To my defence, I did take more maths than what was required in our curriculum—our Economics programme requires only 2 maths courses and 1 stats, I took up 7 more, in calculus, real analysis, linear algebra, logic and set theory (being the prerequisite of the others), and mathematical, and statistical modelling. But apparently, having come to a point where I can fairly gauge what I have done in my life through the years, those courses were simply not enough—a case of having too little awareness. I was reluctant to take up more courses, even if I do know it would be better for me, largely owing to my terror of being singled out in class—in a sea of math, physics, and engineering majors, I was the only one from a social science background, and in academia people are sometimes territorial. Foolish, I know. But to those embarking on an economics journey like me, this I want to reiterate as it has been said by a prominent economist years before: take as many maths and stats as you can stomach (Mankiw, 2006). Economics is a social science, one might argue, ‘why the hell would I need Maths?’ It is precisely because of its social nature, that one ought to learn the maths. Why? Economics is something one can learn by observing, reading the newspaper, reading magazines and books, watching the telly, or just being acutely aware of the petrol pump prices—its social nature is something you can experience. Math, I’m afraid, is more secretive.
Math is something that a lot of people fear—although it permeates everyday life, people tend to shy away from it simply because Math, unlike other disciplines, does not yield its secrets immediately. It requires brutal and rigorous exertion of thinking and does not accept bullshitting—one can type to their heart’s content about that sociology paper, but I doubt if one can easily babble their way to a proof of Cauchy-Schwarz inequality or explain what is the Archimedean property. Truth is, Math never purported itself as easy—it is one honest discipline, brutal but at least honest. It is a great equaliser—it does not care how much one can memorise, or how much one can babble their way onto a presentation, if you have a brain, and I’m assuming you do, and you can think perfectly with it, then you’re in. A proof is a proof. If you make sense, then you do. But one thing people cannot deny, or at least one they cannot accept, depending on where you are standing, is that Math is beautiful. It is systematic, it is logical. But it is intimidating I admit—it is darn intimidating. I guess the key to learning Math is not so much of a question of where to apply it but understanding and appreciating it for what it is. In cheesier and simpler terms, learning Math, or any other discipline at that, is lot like falling in love—well, I wouldn’t really know, but I just reckon, it might be like that—it’s like having an epiphany, an almost surreal experience and when you reach that point, you really wouldn’t bother where in heaven’s name would I use Math in real life—because when you know, and when you learned, everything else would follow. And I guess, that is what learning is all about. Math is not magic, but it is magical.
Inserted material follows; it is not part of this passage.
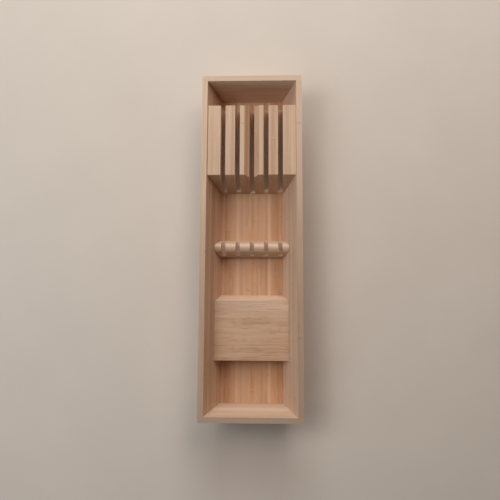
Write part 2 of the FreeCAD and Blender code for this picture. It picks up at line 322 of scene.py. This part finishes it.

Should one decide to pursue postgraduate studies like me, and one is in doubt about the difficulty of maths, you might want to consider this: it is better to suffer in the undergrad that to suffer in your masters, it is better to suffer in your masters than to suffer in your PhD—because the higher you go up in the ladder of learning, the more difficult it is going to be, but if you don’t know your theory and your basics, then I say you’ve committed yourself for an extended stay in hell. The higher you go, the deeper it gets, and not knowing the basics is equivalent to finding one’s self in a quagmire. I’ve known some postgrads ask for external help with their analysis and modelling, simply because they have not had the Maths background—and those consultants don’t come cheap either, and one would have a hard time understanding and interpreting the results if one has not done it on their own. I doubt if one would really derive much satisfaction in that—when you do a thesis, you want to at least say to the world that you did it on your own, with supervision. But when analysis and models are outsourced, there wouldn’t really be much left in it except the literature review, and those are the work of others to begin with.
Many of course, especially undergrads, would worry about their GPAs as Maths are hard, and more often than not, pushes people out of their comfort zones which they are not really too keen to do, and students might think that these subjects would pull their grades down. Learning has never been about the grades, I mean it should not be all about the grades, at least that was what Father always hammered into our heads since time immemorial. If you learn and understand something, it will show—and Math never lies, it is probably the only discipline wherein you know that the grades you received are what you deserve, because you can never inflate them even by sucking up to your professor. I’ve never really worried about grades because I was never a brilliant one, always average, above or below, middling to an extent, but never brilliant, but I honestly thought that with Maths, I have the world to gain, and nothing to lose—and I relished the opportunity, because hell, I’ve always felt that I’m a loser anyway, and I with that I have no regrets, I only wish I could have done more though. And trust me or don’t, whatever it is that you learn from the lower rungs, is something you’re going to use to pull yourself up. There would be a lot of people, who would say you wouldn’t need Math in Economics—never talk to them as much as possible. I felt really bad when already a graduate at that time, and was about to leave my undergrad uni, I saw a sign at the secretary’s office reminding students about to enrol for that semester to not '…register courses that are not in your curriculum.' I thought that perhaps my experience in enrolment would make them change the way they think about Math, at least in the Economics department, and take a more liberal approach, but there are people who respond backwards, to the detriment of young minds. If you know what’s good for you, hell, take Maths. Come hell or high water.